Karena dua hal ini sangat efesien untuk mengurangi emisi gas beracun dari asap
kendaraan bermotor.
Kamu
tahu manfaat dari sebatang pohon? Dari sebuah kajian
penelitian, secara sederhana dapat disimpulkan semakin tinggi pohon yang tumbuh
subur di atas tanah akan semakin memberi manfaat lebih di antaranya
menghasilkan oksigen 1,2 kg/pohon per hari, membuat teduh atau sejuk,
menyerap panas delapan kali lebih banyak, menjaga kelembapan, menguapkan 3/4
air hujan ke atmosfer, menyerap debu, serta membuat keindahan. Mengapa
penanaman pohon perlu digalakkan? Satu pohon menghasilkan 1,2 kg oksigen
per hari.
Lalu
bagaimana dengan bahan bakar kendaraan bermotor?
Seperti yang dilakukan PT. Pertamina—perusahaan di bawah naungan BUMN yang
bertugas mengelola penambangan minyak dan gas bumi di Indonesia—telah
melaksanakan program pembangunan kilang Residual Fluid Catalytic Cracking
(RFCC), maka penyempurnaan dari program ini melalui pembangunan Proyek
Langit Biru Cilacap (PLBC). Program PLCB dilakukan untuk meningkatkan
kapasitas produksi BBM nasional dan mengurangi ketergantungan impor, yang pada
proyek sebelumnya—RFCC—berhasil mengurangi ketergantungan impor sebanyak 40%.
Tentu pada proyek kilang PLBC atau Proyek
Langit Biru tidak melupakan lingkungan. Maksudnya? Peningkatan kualitas
BBM yang lebih ramah lingkungan, sehingga kualitas udara lebih terjaga, lebih
sehat, dan tetap menjaga langit tanpa merubah warna menjadi gelap. Hal ini dilakukan
berdasarkan proyek kilang Pertamina dalam meningkatkan kualitas BBM dari
premium (RON 88) menjadi pertamax (RON 92).
Selain
melalui penanaman pohon di pekarangan rumah atau kanan kiri jalan sebagai penyerap
asap kendaraan bermotor. Melalui Proyek Langit Biru sangat tepat dilaksanakan,
karena dengan adanya Proyek Langit Biru manjadi lebih ramah terhadap
lingkungan, setidaknya gas-gas beracun dari kendaraan terminimalisir, sehingga
suhu udara tetap terjaga.
Bukankah
antara aku, pohon, dan langit biru berkesinambungan?

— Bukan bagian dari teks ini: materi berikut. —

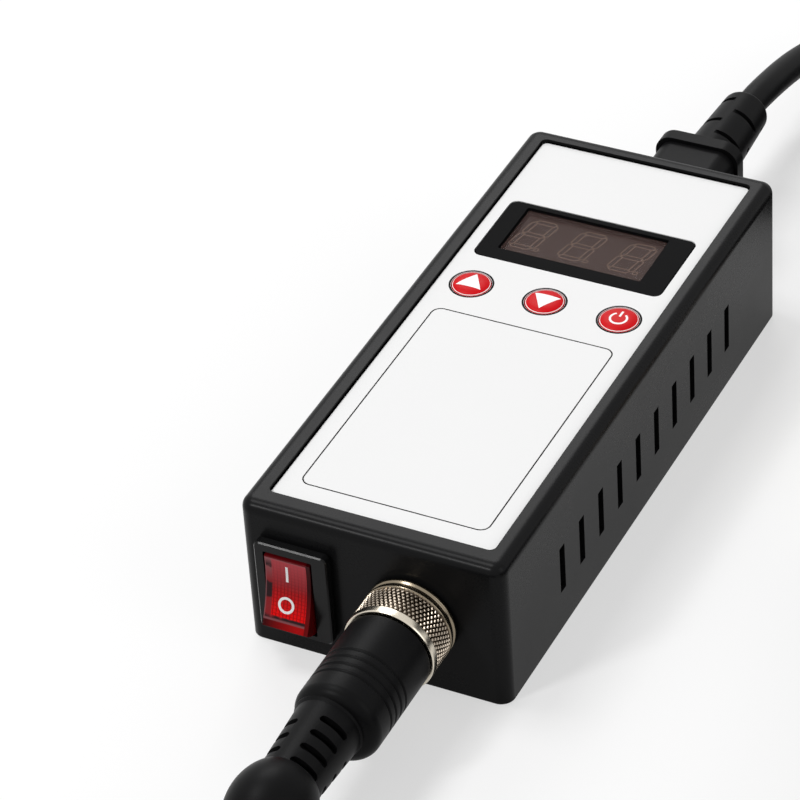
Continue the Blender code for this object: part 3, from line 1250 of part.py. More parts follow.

Tepat! Jadi, aku adalah bagian dari generasi millennial yang berusaha menjaga
lingkungan dengan menggunakan bahan bakar kendaraan yang ramah lingkungan serta
menanam pohon sebagai cara untuk menangkap polutan yang tersebar di sepanjang jalan.
Kamu tahu mengapa? Agar di masa mendatang anak dan cucu kita juga
menikmati betapa indahnya langit biru di atas sana. Kamu pasti tahu dan sadar,
bahwa kamu sempat bahkan sering menatap langit biru untuk mendapatkan inspirasi
hingga ketenangan batin.
Langit
biru seolah-olah menjadi tempat menggantung impian. Kamu menggantungkan impian lalu
mengejarnya penuh harap dan optimis untuk masa depan yang lebih cerah. Aku tak
bisa membayangkan jika di masa depan langit menjadi kelabu dan terus menerus
hujan, lalu di mana anak dan cucu kita menggantungkan impiannya.